2nd Gear: The Weird World Where Suzuki Is Killing It


Suzuki seems like an Indian car brand at this point, as they've continued to try to expand market share in the subcontinent via their subsidiary Maruti Suzuki India. While the Indian car market has been a little shaky lately, few countries benefit more from cheap oil than India and Suzuki is betting it's going to be a big year.

From Bloomberg:

Maruti, which today reported earnings for the quarter ended December, bucked the slump suffered by rivals in the two years through March 2014 as economic growth slowed to near a decade’s low. A gauge of consumer confidence is signaling a possible increase in purchases of durables in the world’s second-most populous nation as a plunge in energy costs helps policy makers stoke economic growth without fanning inflation.

Suzuki Motor Corp. (7269)’s unit said third-quarter net income climbed 18 percent from a year earlier to 8.02 billion rupees ($131 million), missing the 8.93 billion-rupee median estimate of 36 analysts’ estimates compiled by Bloomberg. Sales rose 15 percent to 122.6 billion rupees, according to a statement.
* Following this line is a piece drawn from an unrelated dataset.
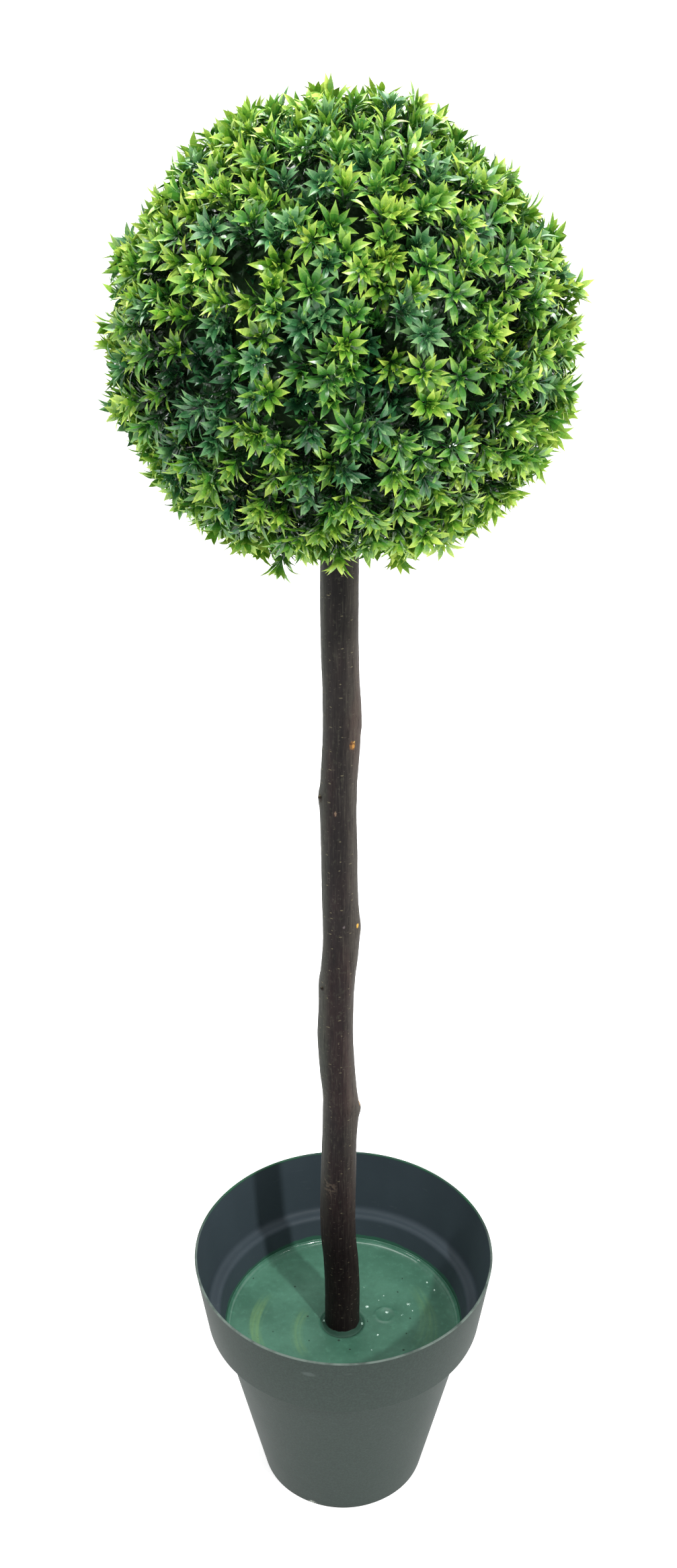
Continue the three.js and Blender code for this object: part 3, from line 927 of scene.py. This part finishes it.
# The tiers of a stem: how far below its tip in millimetres, how many leaves, their lean from
# the stem and their bend in degrees, their size, where along the shades they start, and their
# outline.
TIERS = (
    (-1.5, 5, 12, 20, 0.62, 0.05, INNER_LEAF),
    (0.0, 8, 37, 30, 1.0, 0.0, OUTER_LEAF),
    (7.5, 7, 38, 32, 1.0, -0.06, LOWER_LEAF),
    (16.5, 7, 37, 32, 1.0, -0.2, LOWER_LEAF),
    (28.0, 6, 36, 34, 1.0, -0.35, LOWER_LEAF),
)

LOWER_TIER = 15  # tiers further down than this wear the lower tint

draws = np.random.default_rng(SEED)
core_low, core_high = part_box("core_upper")
ball_middle = Vector(((core_low.x + core_high.x) / 2, (core_low.y + core_high.y) / 2, core_low.z))
masses = sorted(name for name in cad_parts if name.startswith("foliage"))
mass_trees = {}
for mass in masses:
    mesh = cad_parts[mass].data
    corners = [v.co.copy() for v in mesh.vertices]
    mass_trees[mass] = BVHTree.FromPolygons(corners, [tuple(p.vertices) for p in mesh.polygons])


def outline(way):
    """How far the clipped outline lies from the ball's middle that way, and in which mass."""
    far = ball_middle + way * 0.4
    reach, found = 0.0, None
    for mass, tree in mass_trees.items():
        hit = tree.ray_cast(far, -way)
        if hit[0] is not None and (hit[0] - ball_middle).length > reach:
            reach, found = (hit[0] - ball_middle).length, mass
    return reach, found


def leaf_pattern(rows):
    """A leaf's points as row, share across and side, and its faces as corners, row and rim.

    Between two rows the faces follow whichever row has its next point nearer the midrib.
    """
    points = []
    faces = []
    for side in (1, -1):
        starts = []
        for row, (_, _, columns) in enumerate(rows):
            starts.append(len(points))
            points.extend((row, share, side) for share in columns)
        for row in range(len(rows) - 1):
            near, far = rows[row][2], rows[row + 1][2]
            i, j = 0, 0
            while i < len(near) - 1 or j < len(far) - 1:
                ahead = near[i + 1] if i < len(near) - 1 else math.inf
                other = far[j + 1] if j < len(far) - 1 else math.inf
                first, second = starts[row] + i, starts[row + 1] + j
                if ahead <= other:
                    corners = (first, first + 1, second)
                    i += 1
                else:
                    corners = (first, second + 1, second)
                    j += 1
                across = [points[corner][1] for corner in corners]
                rim = min(across) > 0.5 and len(set(across)) > 1 and 1 in across
                faces.append((corners if side > 0 else corners[::-1], row, rim))
    return points, faces


def upright(ways):
    """Two directions across each of the given ones."""
    helper = np.where(abs(ways[:, 2:]) < 0.9, (0.0, 0.0, 1.0), (1.0, 0.0, 0.0))
    first = np.cross(ways, helper)
    first /= np.linalg.norm(first, axis=1)[:, None]
    return first, np.cross(ways, first)


def grow_leaves(rows, roots, stems, outs, lean, bend, length, width, fold, twist):
    """The points of many leaves: each leaves its root between its stem's way and outwards."""
    places = np.array([row[0] for row in rows])
    widths = np.array([row[1] for row in rows])
    pattern, faces = leaf_pattern(rows)
    angles = lean[:, None] + bend[:, None] * places**1.5
    steps = np.diff(places)
    middles = (angles[:, 1:] + angles[:, :-1]) / 2
    along = np.zeros((len(roots), len(rows)))
    out = np.zeros_like(along)
    along[:, 1:] = np.cumsum(np.cos(middles) * steps, axis=1)
    out[:, 1:] = np.cumsum(np.sin(middles) * steps, axis=1)
    sideways = np.cross(stems, outs)
    shape = np.empty((len(roots), len(pattern), 3))
    for spot, (row, share, side) in enumerate(pattern):
        angle = angles[:, row, None]
        upper = np.sin(angle) * stems - np.cos(angle) * outs
        roll = (twist * places[row])[:, None]
        across = np.cos(roll) * sideways + np.sin(roll) * upper
        upper = np.cos(roll) * upper - np.sin(roll) * sideways
        half = (width * widths[row] / 2 * share)[:, None]
        middle = along[:, row, None] * stems + out[:, row, None] * outs
        edge = side * across + fold[:, None] * upper
        shape[:, spot] = roots + middle * length[:, None] + half * edge
    corners = np.array([face[0] for face in faces])
    face_rows = np.array([face[1] for face in faces])
    rims = np.array([face[2] for face in faces])
    return shape, corners, face_rows, rims


def degrees_apart(way, middle):
    return math.degrees(way.angle(Vector(middle)))


def within(way, places):
    """Whether a direction lies in one of the given places."""
    return any(degrees_apart(way, middle) < wide for middle, wide in places)


def place_rosettes():
    """Each mass's rosettes: even over the ball, then shaken, and deep with painted shade in the
    gaps.
    """
    places = {mass: [] for mass in masses}
    for number in range(ROSETTES):
        rise = 1 - 2 * (number + 0.5) / ROSETTES
        turn = number * GOLDEN_TURN
        level = math.sqrt(1 - rise * rise)
        way = Vector((level * math.cos(turn), level * math.sin(turn), rise))
        shake = Vector(draws.normal(0, SHAKE, 3))
        way = (way + shake - way * shake.dot(way)).normalized()
        open_here = within(way, PARTINGS)
        dim = within(way, DIM_PLACES)
        sink = ROSETTE_SINK + draws.normal(0, SINK_SPREAD)
        deep = draws.random()
        if deep < DEEP_SHARE:
            sink += deep / DEEP_SHARE * DEEP_SINK
        tint = draws.random()
        size = draws.uniform(*ROSETTE_SIZES)
        lean = Vector(draws.normal(0, STEM_LEAN, 3))
        if dim:
            sink = DIM_SINK
        if open_here:
            sink = PARTING_SINK
        for middle, depth, wide in HOLLOWS:
            sink += depth * hump(degrees_apart(way, middle), wide)
        reach, mass = outline(way)
        tip = ball_middle + way * (reach - sink)
        from_stick = math.hypot(tip.x - ball_middle.x, tip.y - ball_middle.y)
        if way.z < 0 and from_stick < STICK_CLEARANCE:
            continue
        droop = STEM_DROOP + UNDER_DROOP * max(0.0, -way.z)
        axis = (way + lean - Vector((0, 0, droop))).normalized()
        # Painted shade darkens the rosettes in the partings and the dim places.
        freshness_and_painted_light = PARTING_PAINTED_SHADE if open_here else DIM_PAINTED_SHADE if dim else 0.0
        # Painted light and shade, with fresher and older leaves, make some places lighter and
        # others darker.
        for middle, amount, wide in FRESH_AND_PAINTED_LIGHT:
            freshness_and_painted_light += amount * hump(degrees_apart(way, middle), wide)
        places[mass].append((way, tip, axis, tint, size, freshness_and_painted_light))
    return places


def leaf_finishes():
    """Plain plastics from the roots' shade to the tips', for each tint and the lower leaves."""
    finishes = []
    for name, tint in (*TINTS.items(), ("inner", LOWER_TINT)):
        root, middle, tip = (paint(*shade) for shade in tint[:3])
        for shade in range(SHADES):
            share = shade / (SHADES - 1)
            if share < 0.5:
                colour = between(root, middle, share * 2)
            else:
                colour = between(middle, tip, share * 2 - 1)
            gloss = {"roughness": 0.17 + 0.2 * share, "specular_ior_level": 0.9 - 0.4 * share}
            finish = Finish(f"leaf_{name}_{shade + 1}", base_color=colour, **gloss)
            finishes.append(finish)
    return finishes


def stem_tubes(roots, tips):
    """Thin four-sided stems from the core to the rosettes."""
    ways = tips - roots
    ways /= np.linalg.norm(ways, axis=1)[:, None]
    first, second = upright(ways)
    rings = []
    for place, wide in ((roots, 1.25), ((roots + tips) / 2, 1.0), (tips, 0.8)):
        for side in range(4):
            turn = math.pi / 2 * side
            out = first * math.cos(turn) + second * math.sin(turn)
            rings.append(place + out * STEM_RADIUS * wide)
    points = np.stack(rings, axis=1)
    quads = np.array(tube_faces(3, 4))
    starts = np.arange(len(roots))[:, None, None] * len(rings)
    return points.reshape(-1, 3), (quads[None] + starts).reshape(-1, 4)


def make_foliage():
    """The leaves and the stems of each mass, as two joined pieces."""
    finishes = leaf_finishes()
    tint_ends = np.cumsum([tint[3] for tint in TINTS.values()])
    stem_finish = [Finish("leaf_stem", base_color=paint(44, 78, 34), roughness=0.45)]
    for mass, places in place_rosettes().items():
        count = len(places)
        ways, tips, axes, tint_draws, sizes, freshness_and_painted_light = map(np.array, zip(*places, strict=True))
        warmer = FRESH_AND_LIGHT_WARMTH * freshness_and_painted_light + UNDER_WARMTH * np.maximum(0.0, -ways[:, 2])
        tints = np.searchsorted(tint_ends[:-1], tint_draws - warmer, side="right")
        opens = draws.normal(0, OPENING_SPREAD, count)
        first, second = upright(axes)
        points, faces, worn = [], [], []
        total = 0
        for depth, leaves, lean, bend, scale, shade, rows in TIERS:
            number = count * leaves
            stem = np.repeat(np.arange(count), leaves)
            start = np.repeat(draws.uniform(0, 2 * math.pi, count), leaves)
            turn = start + np.tile(np.arange(leaves), count) * 2 * math.pi / leaves
            turn = turn + draws.normal(0, TURN_SPREAD, number)
            outs = first[stem] * np.cos(turn)[:, None] + second[stem] * np.sin(turn)[:, None]
            below = (depth + draws.uniform(-ROOT_SPREAD, ROOT_SPREAD, number)) * MM
            roots = tips[stem] - axes[stem] * below[:, None]
            leans = np.radians(lean + opens[stem] + draws.normal(0, LEAN_SPREAD, number))
            bends = np.radians(bend + draws.normal(0, BEND_SPREAD, number))
            length = LEAF_LENGTH * scale * sizes[stem] * draws.uniform(*LEAF_LENGTHS, number)
            width = LEAF_WIDTH * scale * sizes[stem] * draws.uniform(*LEAF_WIDTHS, number)
            fold = draws.uniform(*LEAF_FOLDS, number)
            twist = draws.normal(0, TWIST_SPREAD, number)
            shape, corners, face_rows, rims = grow_leaves(
                rows, roots, axes[stem], outs, leans, bends, length, width, fold, twist
            )
            brightness = shade + freshness_and_painted_light[stem]
            brightness = brightness + draws.normal(SHADE_CHANGE, SHADE_SPREAD, number)
            along = np.array([rows[row][0] + rows[row + 1][0] for row in face_rows]) / 2
            lighter = np.clip(along - 0.1, 0, 1) ** 0.95
            glow = brightness[:, None] + lighter + rims * RIM_LIGHT
            step = np.clip((glow * SHADES).astype(int), 0, SHADES - 1)
            tint = np.where(depth > LOWER_TIER, len(TINTS), tints[stem])
            worn.append((tint[:, None] * SHADES + step).ravel())
            starts = np.arange(number)[:, None, None] * shape.shape[1] + total
            faces.append((corners[None] + starts).reshape(-1, 3))
            points.append(shape.reshape(-1, 3))
            total += number * shape.shape[1]
        name = mass.replace("foliage_", "")
        points, faces, worn = map(np.concatenate, (points, faces, worn))
        leaves = make_piece(f"leaves_{name}", points, faces, finishes, "leaves", worn)
        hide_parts(mass)
        middle = np.array(tuple(ball_middle))
        stems = stem_tubes(middle + ways * STEM_ROOT, tips)
        make_piece(f"stems_{name}", *stems, stem_finish, "leaves")


# ---- camera, light and floor ----

CAMERA_PLACE = (-5.4 * MM, -1495.9 * MM, 1745.4 * MM)
CAMERA_FALL = 29.81  # degrees below level
CAMERA_LENS = 42.48  # for a 36 mm sensor along the picture's long side
STUDIO_GLOW = 0.38  # soft light from all round
BACKDROP = 1.0  # how bright the studio behind the tree is

# Lamps: where each shines from, its strength, and how wide it is in degrees.
LAMPS = {
    "main_lamp": ((0.367, -0.576, 0.73), 2.3, 2.5),
    "second_lamp": ((-0.75, -0.34, 0.56), 0.35, 9),
    "left_glow": ((-0.83, 0.4, 0.4), 0.8, 60),
    "right_glow": ((0.83, 0.4, 0.4), 1.5, 60),
}
ROOM_LAMPS = 6  # small weak ones in an arc behind the camera
ROOM_LAMP_STRENGTH = 0.13
ROOM_LAMP_WIDTH = 2.5
ROOM_LAMP_TURNS = (-165, -15)  # degrees from +X
ROOM_LAMP_RISES = (32, 58)  # in turn, degrees above level
LAMP_REACH = 4  # a sun lamp shines the same from any place
CEILING_PLACE = (-0.25, 0.45, 2.55)
CEILING_SIZE = 1.2
CEILING_POWER = 34
FLOOR_REACH = 60
FLOOR_GLOW = 0.62  # keeps the floor as pale as the backdrop


def make_camera():
    camera = bpy.data.cameras.new("camera")
    camera.lens = CAMERA_LENS
    camera.sensor_width = 36
    camera.clip_start = 0.05
    camera.clip_end = 90
    holder = stand("camera", camera)
    holder.location = CAMERA_PLACE
    holder.rotation_euler = (math.radians(90 - CAMERA_FALL), 0, 0)
    bpy.context.scene.camera = holder


def make_lamps():
    lamps = dict(LAMPS)
    first, last = ROOM_LAMP_TURNS
    for number in range(ROOM_LAMPS):
        turn = math.radians(first + (last - first) * number / (ROOM_LAMPS - 1))
        rise = math.radians(ROOM_LAMP_RISES[number % 2])
        level = math.cos(rise)
        way = (level * math.cos(turn), level * math.sin(turn), math.sin(rise))
        lamps[f"room_lamp_{number + 1}"] = (way, ROOM_LAMP_STRENGTH, ROOM_LAMP_WIDTH)
    for name, (way, strength, wide) in lamps.items():
        lamp = bpy.data.lights.new(name, "SUN")
        lamp.energy = strength
        lamp.angle = math.radians(wide)
        holder = stand(name, lamp)
        holder.location = Vector(way) * LAMP_REACH
        holder.rotation_euler = Vector(way).to_track_quat("Z", "Y").to_euler()
    lamp = bpy.data.lights.new("ceiling_lamp", "AREA")
    lamp.shape = "DISK"
    lamp.size = CEILING_SIZE
    lamp.energy = CEILING_POWER
    holder = stand("ceiling_lamp", lamp)
    holder.location = CEILING_PLACE
    toward = Vector(CEILING_PLACE) - ball_middle
    holder.rotation_euler = toward.to_track_quat("Z", "Y").to_euler()


def make_stage():
    signs = ((-1, -1), (1, -1), (1, 1), (-1, 1))
    corners = [(x * FLOOR_REACH, y * FLOOR_REACH, 0) for x, y in signs]
    mesh = bpy.data.meshes.new("floor")
    mesh.from_pydata(corners, [], [(0, 1, 2, 3)])
    glow = {"emission_color": (1, 1, 1, 1), "emission_strength": FLOOR_GLOW}
    finish = Finish("floor", base_color=(0.7, 0.7, 0.7, 1), roughness=0.9, **glow)
    mesh.materials.append(finish.material)
    floor = stand("floor", mesh)
    world = bpy.data.worlds.new("studio")
    world.use_nodes = True
    studio = Shading(world.node_tree, "Background")
    studio.shader.inputs["Color"].default_value = (1, 1, 1, 1)
    seen = studio.node("LightPath", {}, {}, "Is Camera Ray")
    levels = {"Value": seen, "To Min": STUDIO_GLOW, "To Max": BACKDROP}
    studio.feed("Strength", studio.node("MapRange", {}, levels))
    bpy.context.scene.world = world
    bpy.context.scene.view_settings.view_transform = "Standard"


make_camera()
make_stage()
make_lamps()
make_pot()
make_stick()
make_cement()
dress_core()
make_foliage()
Don't bet against Suzuki here. They get India in a way that they never got America.

3rd Gear: VW And The Trouble With Goals


Under-promising and over-delivering is why everyone is on Subaru's jock. They didn't come out like VW CEO Martin Winterkorn (technically it was Stefan Jacoby first) and tell everyone they were going to sell way more cars than they ever had in the United States, they just did it. Hell, they can barely keep the cars in stock.

At the end of the year, Volkswagen sold 366,970 cars. Subaru sold 513,693. Remember, Volkswagen's goal was to sell 800,000 cars in the U.S. by the end of the decade.


The Auto News break down of everything is worth reading, just for the reminder that it was the conventional wisdom in 2012 that no one was hotter than Volkswagen.

Basically, Volkswagen had the right idea by trading on their reputation for German engineering while selling cheaper (both in price and quality) cars, but the wrong product. They expanded the dealership network as they grew but didn't invest in a cheap CUV /SUV product and everyone else caught up with them.


4th Gear: Toyota Wants Moving Away From Seniority To Merit In Japan


Toyota is reportedly moving away from the traditional way of paying workers based on how long they've been with the company towards performance-based incentives in a move to attract a younger talent pool.

Per Reuters:

Toyota's new arrangement, designed to attract young talent, will apply to about 40,000 employees, or about 60 percent of its workers, aged between 18 and 65, according to the Nikkei. (s.nikkei.com/1EMRveN)

The automaker has unveiled the proposal to its labor union and is hopeful of rolling it out next January, the Nikkei said.

Employees will be evaluated twice a year, with wages adjusted every six months, the Nikkei reported.



5th Gear: GM Recall Death Toll Rises To 50


It's hard to know exactly how many people would be alive today if GM didn't have a problem with faulty ignitions, but the Kenneth Feinberg-run victims compensation fund has so far has concluded that 50 death cases and 75 injury cases are eligible for funds.

According to the Freep, Feinberg has reported that they've received a total of 338 death claims and 2,730 injury claims.


Reverse: Shelby GT 350 Debuts

On this day in 1965, the Shelby GT 350, a version of a Ford Mustang sports car developed by the American auto racer and car designer Carroll Shelby, is launched. The Shelby GT 350, which featured a 306 horsepower V-8 engine, remained in production through the end of the 1960s and today is a valuable collector's item.



Neutral: You Down With TPP? Should American carmakers ask for something less ridiculous as restrictions on currency manipulation? Or are they standing up for all American industry?